Há obras cinematográficas que desafiam classificações. A Partida, produção japonesa que venceu o Oscar de melhor filme estrangeiro em 2009, é uma delas. A trama do comovente longa-metragem de Yôjirô Takita flutua entre universos ficcionais distintos (e por vezes opostos) entre si como a comédia e o melodrama. E a chave para o entendimento dessa dualidade é a complexidade emocional do protagonista e a jornada por ele percorrida.
Daigo Kobayashi (Masahiro Motoki) é um sujeito enigmático e algo patético. Violoncelista mediano, ele fica desempregado quando a orquestra na qual toca é dissolvida por falta de recursos financeiros e de público. Sem fonte de renda, ele decide voltar, em companhia da mulher (a adorável Ryoko Hirosue), para a cidadezinha onde sua mãe, morta há algum tempo, lhe deixou uma casa. No imóvel, funcionou no passado um café, criado pelo pai, que abandonou a família quando Daigo era ainda menino.
Como não há a remota possibilidade de trabalhar com música numa região tão isolada, Daigo sai em busca de emprego e não demora a encontrar trabalho. Ainda que seja num ramo profissional um tanto particular. Ele é contratado para ser o auxiliar de um preparador de defuntos (o veterano Tsutomu Yamazaki) para o enterro, seguindo regras estabelecidas dentro de uma tradição milenar do Japão. No passado, cabiam às famílias dos mortos lavar, vestir e maquiar os corpos. Agora há quem faça isso por dinheiro.
A Partida, já que toma a morte como assunto central, poderia resultar num programa mórbido. Mas não é. Embora o espectador menos avisado possa se chocar com algumas cenas, que envolvem desde a limpeza e o preparo de um cadáver em decomposição até surpresas encontradas por Daigo e seu chefe durante seus rituais de trabalho, o filme não tem um tom depressivo. Pelo contrário.
A Partida, já que toma a morte como assunto central, poderia resultar num programa mórbido. Mas não é.

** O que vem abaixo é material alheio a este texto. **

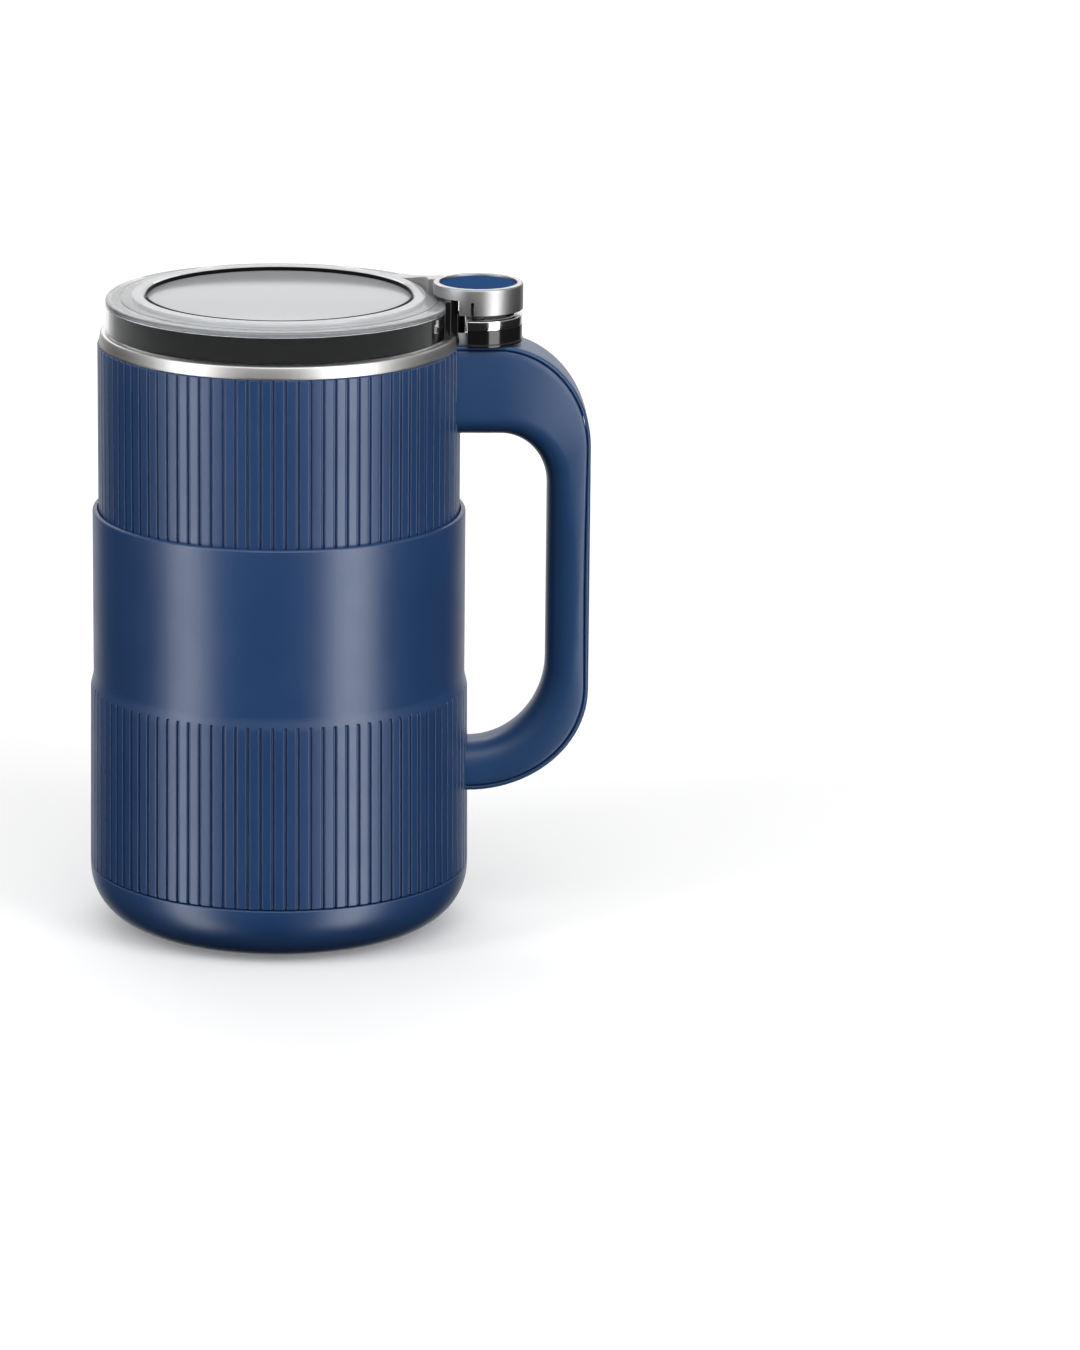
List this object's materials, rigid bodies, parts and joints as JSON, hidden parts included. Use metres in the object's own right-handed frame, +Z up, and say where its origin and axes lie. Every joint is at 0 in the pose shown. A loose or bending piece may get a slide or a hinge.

Há na trama momentos hilariantes, especialmente nas sequências de aprendizado de Daigo. A falta de jeito, o desconforto e a insegurança do personagem diante de tarefas tão específica e, digamos, exóticas aos olhares ocidentais, fazem desse treinamento uma fonte de situações bizarras que são tratadas com humor e até uma certa leveza pelo diretor.

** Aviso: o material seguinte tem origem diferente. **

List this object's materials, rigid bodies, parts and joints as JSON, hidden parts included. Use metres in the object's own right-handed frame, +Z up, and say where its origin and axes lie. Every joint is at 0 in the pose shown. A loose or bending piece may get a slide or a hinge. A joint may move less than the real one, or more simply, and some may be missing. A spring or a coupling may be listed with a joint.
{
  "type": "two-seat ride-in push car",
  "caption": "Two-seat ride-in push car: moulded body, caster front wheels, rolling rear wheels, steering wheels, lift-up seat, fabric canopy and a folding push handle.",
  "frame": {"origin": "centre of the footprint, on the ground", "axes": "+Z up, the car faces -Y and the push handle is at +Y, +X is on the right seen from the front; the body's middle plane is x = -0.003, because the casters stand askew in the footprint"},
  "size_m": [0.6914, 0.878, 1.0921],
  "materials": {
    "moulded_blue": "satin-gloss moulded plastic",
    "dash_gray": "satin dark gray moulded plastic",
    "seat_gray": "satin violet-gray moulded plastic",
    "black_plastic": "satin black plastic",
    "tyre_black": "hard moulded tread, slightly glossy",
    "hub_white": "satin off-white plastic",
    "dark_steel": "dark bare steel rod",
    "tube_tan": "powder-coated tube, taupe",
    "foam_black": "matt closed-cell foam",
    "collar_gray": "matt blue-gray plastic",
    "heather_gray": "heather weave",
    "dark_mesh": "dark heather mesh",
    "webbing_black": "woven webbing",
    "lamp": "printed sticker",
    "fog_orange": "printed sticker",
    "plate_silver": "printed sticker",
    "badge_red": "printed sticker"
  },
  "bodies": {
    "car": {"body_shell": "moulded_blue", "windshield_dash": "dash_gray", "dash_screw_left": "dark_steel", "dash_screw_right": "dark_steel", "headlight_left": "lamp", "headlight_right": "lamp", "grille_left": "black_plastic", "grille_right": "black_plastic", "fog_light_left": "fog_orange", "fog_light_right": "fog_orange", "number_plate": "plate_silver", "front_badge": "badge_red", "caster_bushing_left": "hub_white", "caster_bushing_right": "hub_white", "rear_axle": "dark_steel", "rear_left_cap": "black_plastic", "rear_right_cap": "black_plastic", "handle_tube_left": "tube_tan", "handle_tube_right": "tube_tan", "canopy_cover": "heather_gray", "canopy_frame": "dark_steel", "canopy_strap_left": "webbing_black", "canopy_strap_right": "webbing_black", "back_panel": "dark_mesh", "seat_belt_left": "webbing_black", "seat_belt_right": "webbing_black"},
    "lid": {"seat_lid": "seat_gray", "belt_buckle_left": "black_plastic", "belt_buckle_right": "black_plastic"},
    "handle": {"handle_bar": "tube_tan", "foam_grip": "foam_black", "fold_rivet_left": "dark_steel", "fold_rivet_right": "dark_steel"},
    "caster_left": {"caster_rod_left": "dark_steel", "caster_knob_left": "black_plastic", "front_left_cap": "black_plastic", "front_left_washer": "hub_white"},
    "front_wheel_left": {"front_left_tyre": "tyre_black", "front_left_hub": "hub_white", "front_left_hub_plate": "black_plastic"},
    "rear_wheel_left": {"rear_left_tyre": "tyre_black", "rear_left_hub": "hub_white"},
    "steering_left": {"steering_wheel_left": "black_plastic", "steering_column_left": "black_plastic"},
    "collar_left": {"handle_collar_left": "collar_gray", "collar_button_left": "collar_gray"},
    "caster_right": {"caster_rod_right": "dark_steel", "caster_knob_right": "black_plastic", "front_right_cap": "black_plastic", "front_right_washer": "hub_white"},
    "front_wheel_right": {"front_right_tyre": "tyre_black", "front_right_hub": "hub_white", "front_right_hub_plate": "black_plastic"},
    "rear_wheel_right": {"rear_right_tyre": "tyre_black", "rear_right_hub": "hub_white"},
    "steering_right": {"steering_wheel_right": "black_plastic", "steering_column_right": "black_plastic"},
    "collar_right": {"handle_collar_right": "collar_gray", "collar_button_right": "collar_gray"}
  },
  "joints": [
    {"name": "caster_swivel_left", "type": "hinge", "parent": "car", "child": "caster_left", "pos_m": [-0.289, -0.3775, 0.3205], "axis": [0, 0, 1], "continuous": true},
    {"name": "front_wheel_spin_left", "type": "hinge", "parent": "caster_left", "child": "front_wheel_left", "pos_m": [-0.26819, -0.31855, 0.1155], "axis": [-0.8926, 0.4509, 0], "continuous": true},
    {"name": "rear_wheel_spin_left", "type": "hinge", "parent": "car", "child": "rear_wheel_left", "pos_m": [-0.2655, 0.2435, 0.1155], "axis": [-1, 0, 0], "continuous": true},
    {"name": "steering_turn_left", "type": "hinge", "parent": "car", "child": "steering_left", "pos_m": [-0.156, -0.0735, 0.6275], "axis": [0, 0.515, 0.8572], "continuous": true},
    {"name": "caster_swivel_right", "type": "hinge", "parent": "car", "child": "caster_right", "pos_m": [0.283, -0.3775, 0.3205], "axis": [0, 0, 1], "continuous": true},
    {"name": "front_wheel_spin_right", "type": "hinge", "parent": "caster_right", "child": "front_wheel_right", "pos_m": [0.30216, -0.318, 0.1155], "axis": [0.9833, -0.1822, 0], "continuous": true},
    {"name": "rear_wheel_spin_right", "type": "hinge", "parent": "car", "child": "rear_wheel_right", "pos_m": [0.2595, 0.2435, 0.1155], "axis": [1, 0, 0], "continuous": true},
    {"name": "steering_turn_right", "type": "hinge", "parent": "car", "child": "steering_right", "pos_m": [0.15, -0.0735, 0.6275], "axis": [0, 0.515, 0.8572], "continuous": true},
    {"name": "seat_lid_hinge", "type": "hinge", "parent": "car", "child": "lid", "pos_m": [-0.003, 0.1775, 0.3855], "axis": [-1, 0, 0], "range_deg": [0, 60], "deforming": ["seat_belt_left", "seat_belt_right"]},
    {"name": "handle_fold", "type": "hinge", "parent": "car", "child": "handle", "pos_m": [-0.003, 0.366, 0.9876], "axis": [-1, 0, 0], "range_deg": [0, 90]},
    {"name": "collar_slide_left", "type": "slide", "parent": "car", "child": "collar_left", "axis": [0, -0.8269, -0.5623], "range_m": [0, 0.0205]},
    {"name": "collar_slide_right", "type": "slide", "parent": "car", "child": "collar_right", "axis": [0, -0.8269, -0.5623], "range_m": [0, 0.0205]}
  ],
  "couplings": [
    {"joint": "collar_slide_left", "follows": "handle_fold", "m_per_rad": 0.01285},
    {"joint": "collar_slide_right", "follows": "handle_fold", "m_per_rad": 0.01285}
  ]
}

O filme não apenas fala sobre a morte, mas também a utiliza como alegoria para falar sobre o duro processo de autoconhecimento vivenciado por Daigo.
Para se tornar um homem, amadurecer, ele precisa vivenciar várias mortes, algumas reais e outras metafóricas, quase todas dolorosas em menor ou maior intensidade. Resulta numa experiência cinematográfica intensa.